People often ask me the question, “Where are you from?” It’s a simple question but it tugs at the internal conflict. If I tell them I’m from Seattle they won’t believe me and they’ll ask where I’m “actually from.” If I tell them I was born in China they start to get a picture of me that isn’t true.
Children of immigrants have explored some of the issues that come with the subject of identity but it is different for children of adoptees. The truth to the question of “Where are you from?” doesn’t reveal the whole truth about me.
I am still in the beginning stages of discovering who I am and what that means. But as I talked to others who shared the same experience as I did, I began to feel comfort in the shared confusion and struggle to understand who we are.
When Ashlee Meissner, a Korean adoptee, was younger she would tell people she was German.
Meissner laughed as she told me this. It wasn’t a lie to her. She legitimately thought that her brown eyes and black hair were “just a phase” and she would grow to be tall, blue eyed and blonde just like her siblings.
This is not an uncommon feeling for adoptees in transracial families.
Alyse Campbell, a student at the University of Washington who is also a Chinese adoptee, also felt more connected to her parents’ Scottish and German heritages than her own Chinese roots.
Growing up in neighborhoods and families that look different than we do, assimilation is key in adoptees’ efforts to fit in. Campbell’s parents, like mine, encouraged her to take Chinese language classes and learn about her culture. But Campbell was too busy trying to fit in to embrace that part of her identity.
I also largely ignored my Chinese heritage. I accepted Chinese food and that was about it. I embraced my American identity. I obsessed over American history and politics, as if to prove to the world how American I was while I turned my back on China.
A different kind of immigrant
Narratives about immigration almost completely leave out the story of international adoptees, like me.
Amy Pak the founder of Families of Color in Seattle, is also an adoptee from Korea. Pak says international adoption, for the most part, is the byproduct of westernization and imperialism. The effects of imperialism and militarism produce war, affect economies, land and resources.
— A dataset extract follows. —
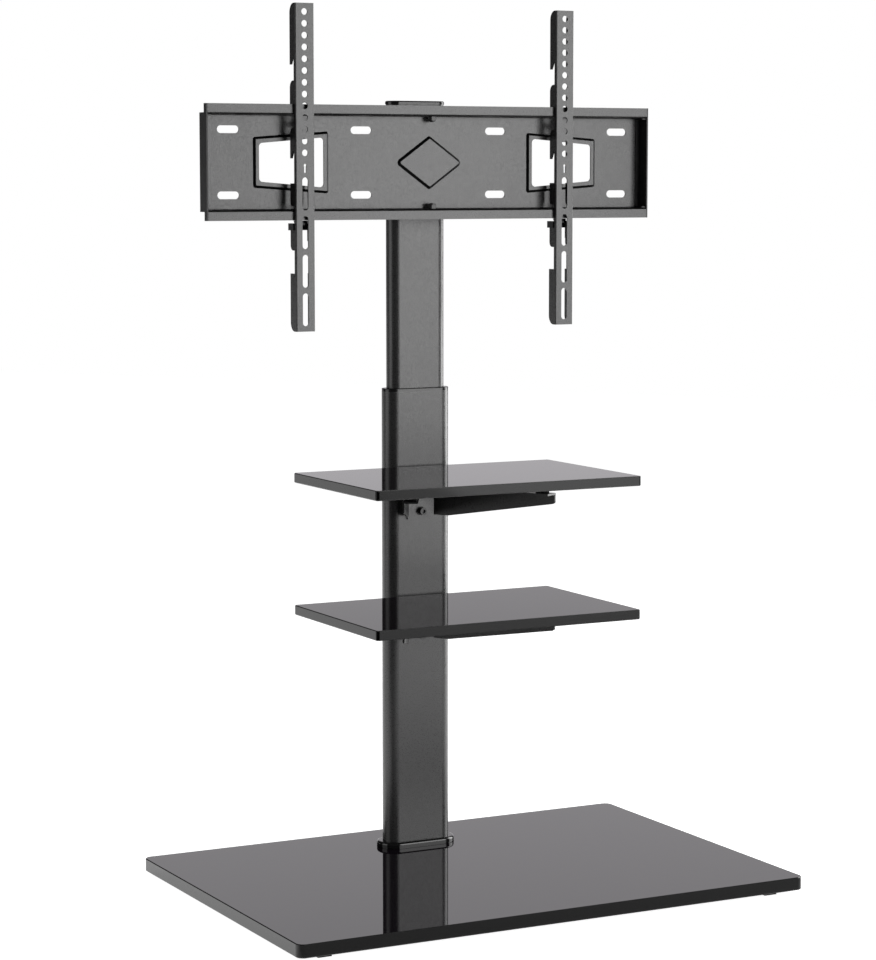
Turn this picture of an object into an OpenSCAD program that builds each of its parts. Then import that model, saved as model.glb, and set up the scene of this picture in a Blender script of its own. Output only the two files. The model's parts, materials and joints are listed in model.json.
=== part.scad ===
/* [Base] */
// Width of the base slab
base_w = 727; // [600:1:900]
// Depth of the base slab
base_d = 500; // [420:1:640]
// Thickness of the base slab
base_t = 17.3; // [12:0.1:25]
// Corner radius of the base slab, seen from above
base_corner_r = 10.5; // [6:0.5:30]
// Chamfer along the edges of the base slab and of the shelves
board_chamfer = 1; // [0.5:0.1:2]
// Width of a square rubber foot
foot_w = 19; // [14:0.5:30]
// Height of a rubber foot
foot_h = 6; // [5.5:0.1:12]
// Distance of the feet's middles from the side edges of the slab
foot_side_inset = 41.8; // [25:0.1:120]
// Distance of the feet's middles from the front and back edges of the slab
foot_end_inset = 25.2; // [22:0.1:80]
// Width of the steel plate under the slab
tie_plate_w = 150; // [110:1:200]
// Depth of the steel plate under the slab
tie_plate_d = 90; // [50:1:150]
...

“When those impacts hit, families can’t afford to live and adoption is a legacy of all of this,” Pak said. Women and children are the most vulnerable, which often leads to families having to give up children.
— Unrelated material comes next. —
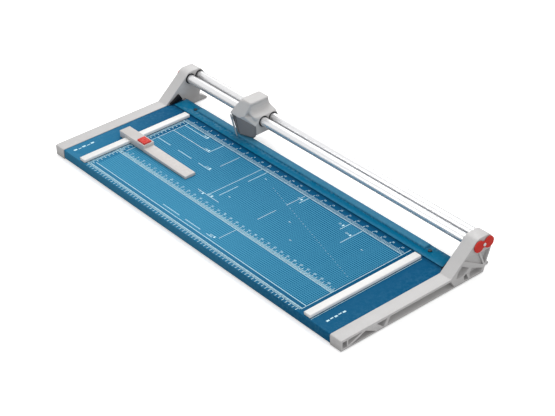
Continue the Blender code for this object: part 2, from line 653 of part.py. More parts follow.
def blade_cover():
    """The dark nose in front of the blade, narrow below, with room for the press roller."""
    nose = hull("blade_cover", [head_point(-33.5, 311.8, 72.6), head_point(-4, 311.5, 72.6),
                                head_point(-4, 326.4, 72.6), head_point(-33.5, 326.4, 72.6),
                                head_point(32.5, 325, 60.5), head_point(32.5, 326.4, 60.5),
                                head_point(32.5, 326.4, 39.5), head_point(25, 320.2, 33), head_point(27, 326.4, 33),
                                head_point(-4, 311.5, 33), head_point(-15, 311.8, 33), head_point(-16, 326.4, 33),
                                head_point(-30, 326.4, 45)])
    room = box("roller_room", (head_x + roller_x - roller_radius - 0.9 * mm, roller_front - 0.7 * mm, 30 * mm),
               (head_x + roller_x + roller_radius + 0.9 * mm, roller_back + 0.7 * mm,
                roller_centre + roller_radius + 0.9 * mm))
    hub_room = rod("hub_room", (head_x, 323.6 * mm, blade_height), (head_x, 330 * mm, blade_height), 8.2 * mm, 24)
    slot = extrusion("nose_slot", [scaled([(-22.6, 74), (-19.6, 74), (-7.6, 31), (-10.6, 31)])], 8 * mm,
                     (head_x, 311.5 * mm, 0), along_y)
    pin_hole = rod("roller_pin_hole", (head_x + roller_x, 315 * mm, roller_centre),
                   (head_x + roller_x, 328 * mm, roller_centre), 1.8 * mm, 16)
    screw_hole = rod("cover_hole", (head_x + cover_screw_x, 305 * mm, cover_screw_z),
                     (head_x + cover_screw_x, 330 * mm, cover_screw_z), 1.9 * mm, 12)
    for tool in (room, hub_room, pin_hole, screw_hole, slot):
        cut(nose, as_cutter(tool))
    return finish(nose, "cover_grey")


def blade_guard():
    """A thin plate that leans in front of the nose and ends just above the strip."""
    outline = scaled([(-33.4, 72.5), (-23.6, 72.5), (-22.4, 65.5), (-24.0, 62.5), (-13.6, 33.0), (-11.2, 26.6),
                      (-15.0, 26.6), (-17.4, 31.0), (-31.6, 66.5)])
    guard = extrusion("blade_guard", [outline], guard_thickness, (head_x, guard_y, 0), along_y)
    spacer = rod("guard_spacer", (head_x + cover_screw_x, guard_y, cover_screw_z),
                 (head_x + cover_screw_x, head_front - gap, cover_screw_z), 3.0 * mm, 20)
    cut(guard, as_cutter(spacer), operation="UNION")
    screw_hole = rod("guard_hole", (head_x + cover_screw_x, 305 * mm, cover_screw_z),
                     (head_x + cover_screw_x, 313 * mm, cover_screw_z), 1.8 * mm, 12)
    cut(guard, as_cutter(screw_hole))
    return finish(guard, "zinc_steel")


def head_bush(name, side, y):
    """A plain sliding bush at one end of a rail bore in the head."""
    inner = rail_radius + 0.05 * mm
    profile = [(bush_radius, 0), (bush_radius, -16 * mm), (inner, -16 * mm), (inner, 0)]
    bush = turned(name, profile, (head_x + side * (head_half - 0.4 * mm), y, rail_height), (side, 0, 0), 40,
                  closed=True)
    return finish(bush, "black_plastic")


def blade_assembly():
    """The disc blade between its hub and retainer, on a fixed axle."""
    front_face = cut_line + gap
    centre = (head_x, front_face + blade_thickness, blade_height)
    t = blade_thickness
    disc = turned("rotary_blade", [(6.4 * mm, t), (blade_radius - 2.5 * mm, t), (blade_radius, 0.15 * mm),
                                   (blade_radius, 0), (6.4 * mm, 0)][::-1], centre, (0, -1, 0), 64, closed=True)
    flip_profile(disc)
    finish(disc, "ground_steel")
    hub = turned("blade_hub", [(6.1 * mm, 4.6 * mm), (6.1 * mm, -gap), (11 * mm, -gap), (11 * mm, -2.2 * mm),
                               (4.05 * mm, -2.2 * mm), (4.05 * mm, 4.6 * mm)], centre, (0, -1, 0), 32, closed=True)
    finish(hub, "zinc_steel")
    retainer = turned("blade_retainer", [(10.5 * mm, t + gap + 1.4 * mm), (10.5 * mm, t + gap), (6.3 * mm, t + gap),
                                         (6.3 * mm, t + gap + 1.4 * mm)], centre, (0, -1, 0), 32, closed=True)
    finish(retainer, "zinc_steel")
    washer = turned("spring_washer", [(7.5 * mm, 5.9 * mm), (7.5 * mm, 4.9 * mm), (4.3 * mm, 4.9 * mm),
                                      (4.3 * mm, 5.9 * mm)], centre, (0, -1, 0), 24, closed=True)
    finish(washer, "zinc_steel")
    axle = turned("blade_axle", [(0, 7.4 * mm), (6.5 * mm, 7.4 * mm), (6.5 * mm, 6.2 * mm), (4.0 * mm, 6.2 * mm),
                                 (4.0 * mm, -19 * mm), (0, -19 * mm)], centre, (0, -1, 0), 32)
    finish(axle, "zinc_steel")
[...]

When I was adopted I had to be naturalized just like any other immigrant. This was before the Child Citizenship Act was passed in 2000, which allows adoptees to gain automatic citizenship under certain guidelines. Despite my having to go through naturalization, I still never felt really connected to my “immigrant” identity, just like how I never felt like I was truly Chinese.
Immigrating as a baby I couldn’t relate to any of the immigrant stories I read about or watched. It wasn’t until I found myself standing outside in the January cold protesting Trump’s travel ban at a rally to support immigrants that I felt like I could — and wanted to — accept my identity as an immigrant.
Adopting the Identity of “Immigrant”
Identity is a very complex topic for adoptees. The additional layer of being an immigrant can make it even more complicated. Pak describes how being torn from your roots is something that adoptees experience. It’s a bizarre experience to have a need to seek the truth about where you’re from, when it’s nearly impossible to do so.
“Embracing and grounding yourself in your identity and then being able to draw power from that is important,” Pak said. “As adoptees our stories begin in another land, they begin with immigration.”
Our stories may be different, we may be different. But as immigrants we share the strength and resiliency that is necessary to uproot ourselves even if it wasn’t by choice and begin a new life in a foreign land. That is something to be proud of and embrace.
So, who am I? For now, I’m Chinese. I’m adopted. And I’m a proud immigrant.